Afin de permettre à une trentaine d’ONG locales identifiées dans les deux pays d’être force de plaidoyer, le WWF a proposé plusieurs formations sur les connaissances scientifiques du changement climatique, les techniques de plaidoyer, ou encore la gestion de projet. 15 organisations en Tunisie et 15 organisations au Maroc œuvrant pour la résilience aux changements climatiques ont d’ores et déjà bénéficié de ces enseignements. Regroupées dans un “réseau” structuré par le projet, ces ONG sont désormais capables d’établir une stratégie de plaidoyer, et à l'occasion d’ateliers organisés avec les acteurs publics, de leur présenter des recommandations d'adaptation pour les trois écosystèmes vulnérables.

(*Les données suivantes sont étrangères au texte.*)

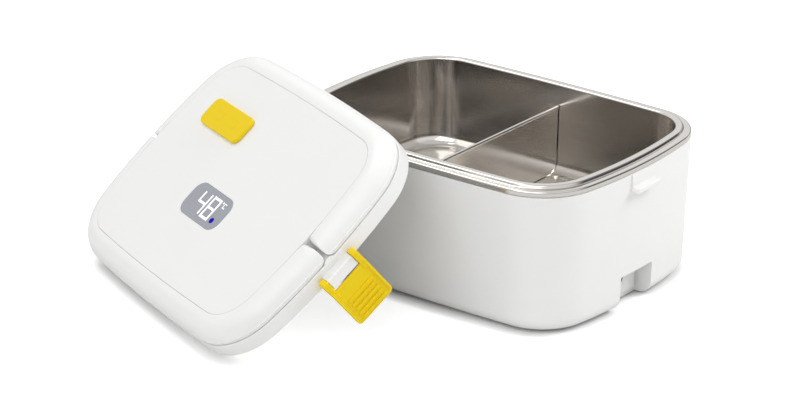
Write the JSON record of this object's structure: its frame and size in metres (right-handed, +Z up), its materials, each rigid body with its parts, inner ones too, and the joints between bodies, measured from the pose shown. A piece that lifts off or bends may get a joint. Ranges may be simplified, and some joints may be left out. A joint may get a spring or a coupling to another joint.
{
  "type": "electric lunch box",
  "caption": "Electric lunch box: white heated base with lift-out steel tray and divider, and a separate latching lid with fold-up handles, vent cap and temperature display, leaning on the base.",
  "frame": {"origin": "middle of the base in the plane of its feet, on the table", "axes": "+Z up, +X along the base towards the end with the power inlet, -Y towards the long side that the lid leans on"},
  "size_m": [0.3355, 0.3174, 0.1238],
  "materials": {
    "white_plastic": "smooth satin",
    "yellow_plastic": "smooth satin",
    "steel": "satin",
    "aluminium": "satin",
    "dark_rubber": "matt",
    "clear_rubber": "soft translucent",
    "fastener_steel": "plain",
    "window_grey": "smooth",
    "digit_white": "lit",
    "light_blue": "lit",
    "board_green": "matt",
    "lead_red": "matt",
    "ceramic": "matt",
    "dark_plastic": "matt"
  },
  "bodies": {
    "base": {"housing": "white_plastic", "inner_shell": "white_plastic", "bottom_cover": "white_plastic", "feet": "dark_rubber", "bottom_screws": "fastener_steel", "heater_plate": "aluminium", "heating_element": "ceramic", "element_bracket": "fastener_steel", "thermostat": "dark_plastic", "thermal_fuse": "ceramic", "supply_leads": "lead_red", "inlet_socket": "white_plastic", "inlet_pins": "fastener_steel"},
    "tray": {"tray": "steel"},
    "divider": {"divider": "steel"},
    "lid": {"lid_ring": "white_plastic", "top_panel": "white_plastic", "inner_plate": "white_plastic", "gasket": "clear_rubber", "lid_screws": "fastener_steel", "handle_pins": "fastener_steel", "clip_pins": "fastener_steel", "display_window": "window_grey", "display_digits": "digit_white", "status_light": "light_blue", "display_board": "board_green", "battery": "fastener_steel", "temperature_probe": "fastener_steel"},
    "front_handle": {"handle_front": "white_plastic"},
    "rear_handle": {"handle_rear": "white_plastic"},
    "near_clip": {"clip_near": "yellow_plastic"},
    "far_clip": {"clip_far": "yellow_plastic"},
    "vent_cap": {"vent_cap": "yellow_plastic"}
  },
  "joints": [
    {"name": "tray_lift", "type": "slide", "parent": "base", "child": "tray", "axis": [0, 0, 1], "range_m": [0, 0.12]},
    {"name": "divider_lift", "type": "slide", "parent": "tray", "child": "divider", "axis": [0, 0, 1], "range_m": [0, 0.065]},
    {"name": "lid_away", "type": "slide", "parent": "tray", "child": "lid", "axis": [-0.2581, -0.588, 0.7666], "range_m": [0, 0.25]},
    {"name": "front_handle_fold", "type": "hinge", "parent": "lid", "child": "front_handle", "pos_m": [-0.09367, -0.14454, 0.06382], "axis": [-0.9234, 0.3834, -0.0168], "range_deg": [0, 90]},
    {"name": "rear_handle_fold", "type": "hinge", "parent": "lid", "child": "rear_handle", "pos_m": [-0.08958, -0.13429, 0.07307], "axis": [0.9234, -0.3834, 0.0168], "range_deg": [0, 90]},
    {"name": "near_clip_swing", "type": "hinge", "parent": "lid", "child": "near_clip", "pos_m": [0.02531, -0.17869, 0.06028], "axis": [-0.2841, -0.7122, -0.6419], "range_deg": [0, 110]},
    {"name": "far_clip_swing", "type": "hinge", "parent": "lid", "child": "far_clip", "pos_m": [-0.20167, -0.08444, 0.05615], "axis": [0.2841, 0.7122, 0.6419], "range_deg": [0, 110]},
    {"name": "vent_cap_pull", "type": "slide", "parent": "lid", "child": "vent_cap", "axis": [-0.2581, -0.588, 0.7666], "range_m": [0, 0.008]}
  ]
}
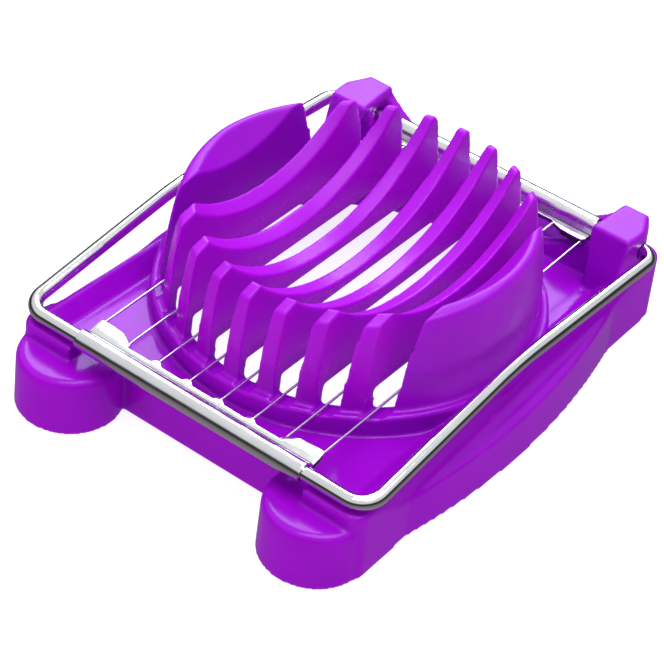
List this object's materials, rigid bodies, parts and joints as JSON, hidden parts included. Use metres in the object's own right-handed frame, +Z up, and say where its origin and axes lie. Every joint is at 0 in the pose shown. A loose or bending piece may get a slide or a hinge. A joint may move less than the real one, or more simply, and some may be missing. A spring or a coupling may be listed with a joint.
{
  "type": "egg slicer",
  "caption": "Plastic egg slicer: a round slotted egg bowl on a bowed base with lobed front feet, and a hinged chrome wire frame strung with cutting wires.",
  "frame": {"origin": "middle of the footprint, on the table", "axes": "+X across the width, +Y from the front bar towards the hinge, +Z up"},
  "size_m": [0.0986, 0.1294, 0.0423],
  "materials": {
    "purple_plastic": "glossy injection-moulded plastic, translucent-looking purple",
    "chrome": "bright chrome plate",
    "wire_steel": "drawn stainless wire"
  },
  "bodies": {
    "base": {"base": "purple_plastic"},
    "cutting_frame": {"wire_frame": "chrome", "front_strip": "chrome", "rear_strip": "chrome", "cutting_wire_1": "wire_steel", "cutting_wire_2": "wire_steel", "cutting_wire_3": "wire_steel", "cutting_wire_4": "wire_steel", "cutting_wire_5": "wire_steel", "cutting_wire_6": "wire_steel", "cutting_wire_7": "wire_steel", "cutting_wire_8": "wire_steel"}
  },
  "joints": [
    {"name": "frame_hinge", "type": "hinge", "parent": "base", "child": "cutting_frame", "pos_m": [0, 0.05384, 0.0229], "axis": [-1, 0, 0], "range_deg": [0, 105]}
  ]
}
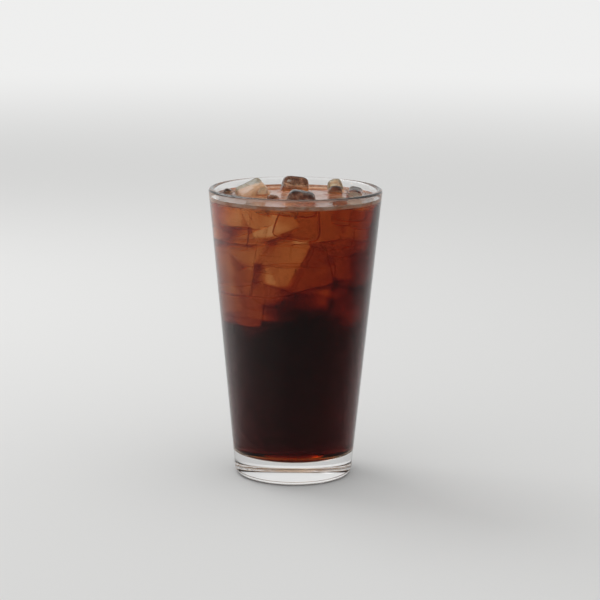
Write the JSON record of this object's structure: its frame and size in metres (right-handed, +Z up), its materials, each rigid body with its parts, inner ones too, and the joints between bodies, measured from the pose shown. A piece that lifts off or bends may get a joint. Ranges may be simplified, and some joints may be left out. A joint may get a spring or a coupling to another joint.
{
  "type": "glass of cold brew coffee with ice",
  "caption": "Clear, drafted, thick-bottomed tumbler filled almost to its rim with dark cold brew coffee and melting cubes of ice that stand out of it.",
  "frame": {"origin": "middle of the foot, on the plane that the glass rests on", "axes": "+Z up along the glass's axis, +Y away from the side that is seen first, +X to its right"},
  "size_m": [0.089, 0.089, 0.1533],
  "materials": {
    "glass": "clear, polished",
    "coffee": "dark clear liquid, glossy",
    "ice": "wet, melting, clear to slightly cloudy"
  },
  "bodies": {
    "root": {"glass": "glass", "coffee": "coffee", "ice_back": "ice", "ice_chip_left": "ice", "ice_chip_middle": "ice", "ice_front": "ice", "ice_left_peak": "ice", "ice_right": "ice", "ice_right_back": "ice", "ice_right_front": "ice", "ice_right_wall": "ice"}
  },
  "joints": []
}
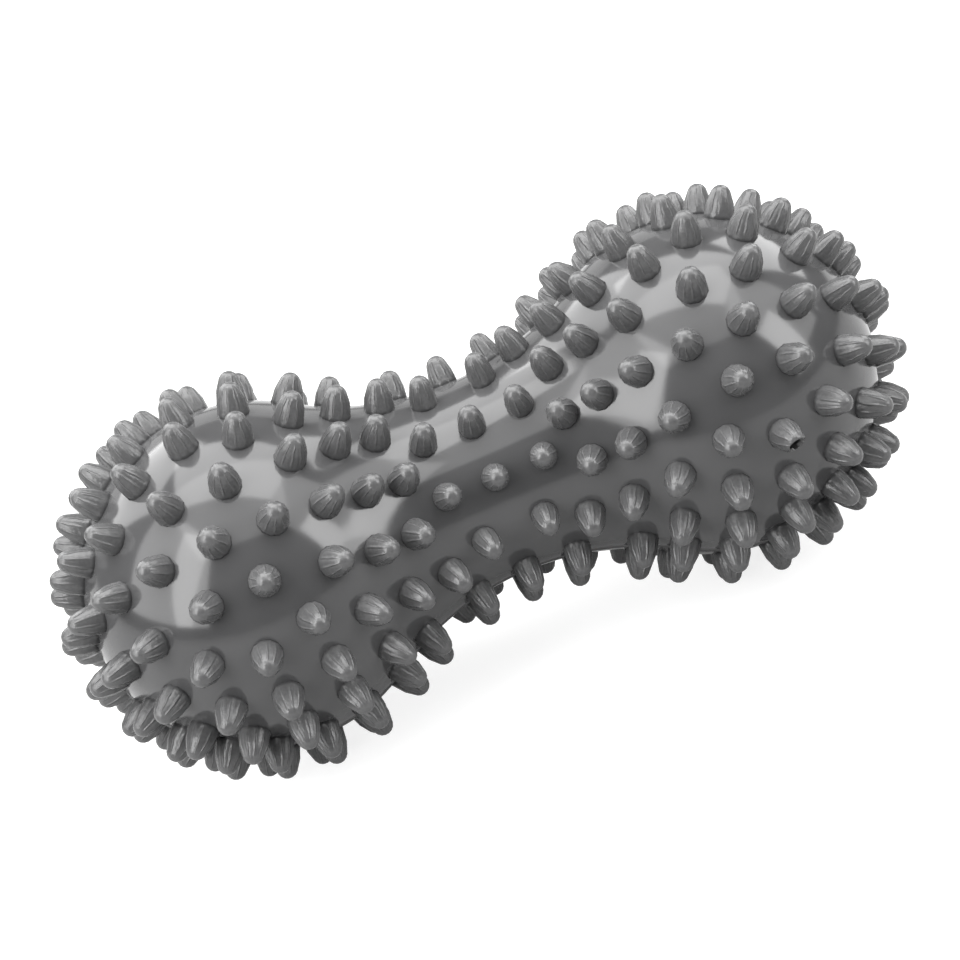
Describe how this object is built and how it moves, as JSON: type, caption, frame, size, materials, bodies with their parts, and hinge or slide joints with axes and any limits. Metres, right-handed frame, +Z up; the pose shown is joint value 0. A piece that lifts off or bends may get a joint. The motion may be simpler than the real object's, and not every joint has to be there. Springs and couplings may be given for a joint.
{
  "type": "peanut massage ball",
  "caption": "Peanut-shaped massage ball in one piece of grey plastic: two round lobes joined by a narrower waist, covered with blunt rounded spikes that press into back or feet as it rolls.",
  "frame": {"origin": "Under the middle of the waist, on the surface the ball rests on.", "axes": "+Z up; X along the long axis through both lobes; Y across them. The rest spikes are those beside the middle line of each lobe."},
  "size_m": [0.1594, 0.0722, 0.0719],
  "materials": {
    "skin": "glossy soft grey plastic"
  },
  "bodies": {
    "root": {"ball": "skin"}
  },
  "joints": []
}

Ce réseau d’ONG a d’ailleurs commencé à mettre ses nouvelles connaissances en pratique au travers de projets d’adaptation pilotes. En Tunisie, afin de valoriser l’écosystème lagunaire de Maâmoura (site RAMSAR), l’Association de Protection du Littoral de Maâmoura (APLM) a mené des campagnes de sensibilisation et des travaux de réhabilitation des abords de la zone humide. Des citoyens ont ainsi été formés à la collecte de données pour l’observation de l’avifaune. Le cordon dunaire a été réhabilité et des panneaux didactiques explicitant les différents services écosystémiques de la lagune, en particulier son potentiel de régulation des effets du changement climatique, ont été installés. L’Association tunisienne de la Continuité des Générations (ACG) a, elle, mis en œuvre une stratégie globale d’adaptation au changement climatique pour préserver les îles Kneiss. Un comité de suivi et de surveillance des espaces naturels de la réserve (eau, biodiversité marine, biodiversité aviaire) a été mis en place, ainsi qu’un ensemble d’indicateurs de suivi du changement climatique au sein de la réserve.